Yamaha · 1985 · 1980s–1990s · 9 voices
The OPL2 and OPL3 FM synthesis chips powered PC gaming audio from the late 1980s through the mid-1990s, and their two-operator FM sound — capable of both grating bleeps and surprisingly musical tones — defined a generation of DOS game soundtracks.
The Yamaha YM3812 (OPL2) was a 9-channel FM synthesis chip with 2-operator synthesis per voice and four waveforms, first popularised by the AdLib card (1987) and then by Creative Labs' Sound Blaster family. The YMF262 (OPL3) doubled the channel count to 18 in OPL2 mode (or 15 in extended mode) and added four additional waveforms and a stereo output with four panning positions.
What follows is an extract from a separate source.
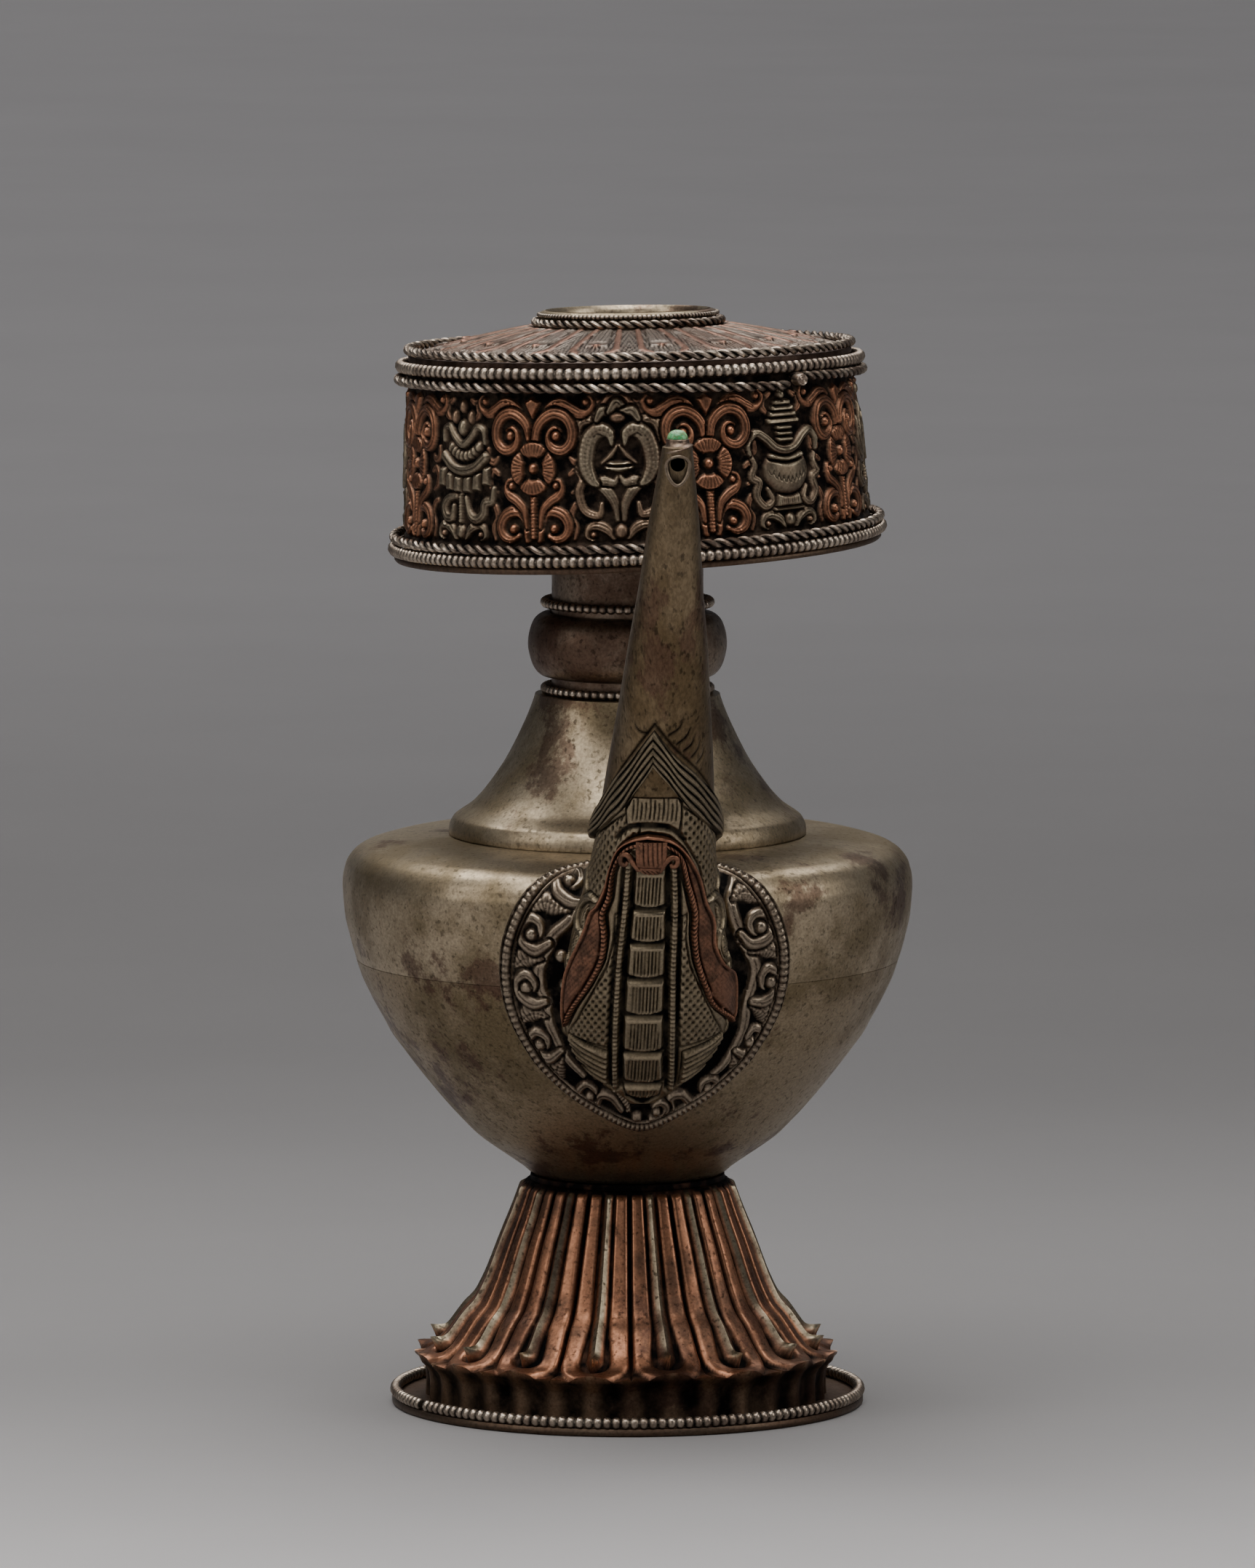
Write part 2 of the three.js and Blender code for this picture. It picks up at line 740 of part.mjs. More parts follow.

Two-operator FM synthesis produced a more limited timbral palette than the 4-operator chips used in arcade and console hardware, but resourceful composers created recognisable instruments by carefully tuning operator ratios and envelope shapes. The OPL2/3 became the universal standard for PC game audio because Creative Labs built the chips into the Sound Blaster line, which won the compatibility war; games from 1989 to 1995 were expected to support AdLib/Sound Blaster as the minimum audio target. Bobby Prince's Doom soundtrack and Robert Prince's id Software scores exploited OPL2 particularly effectively.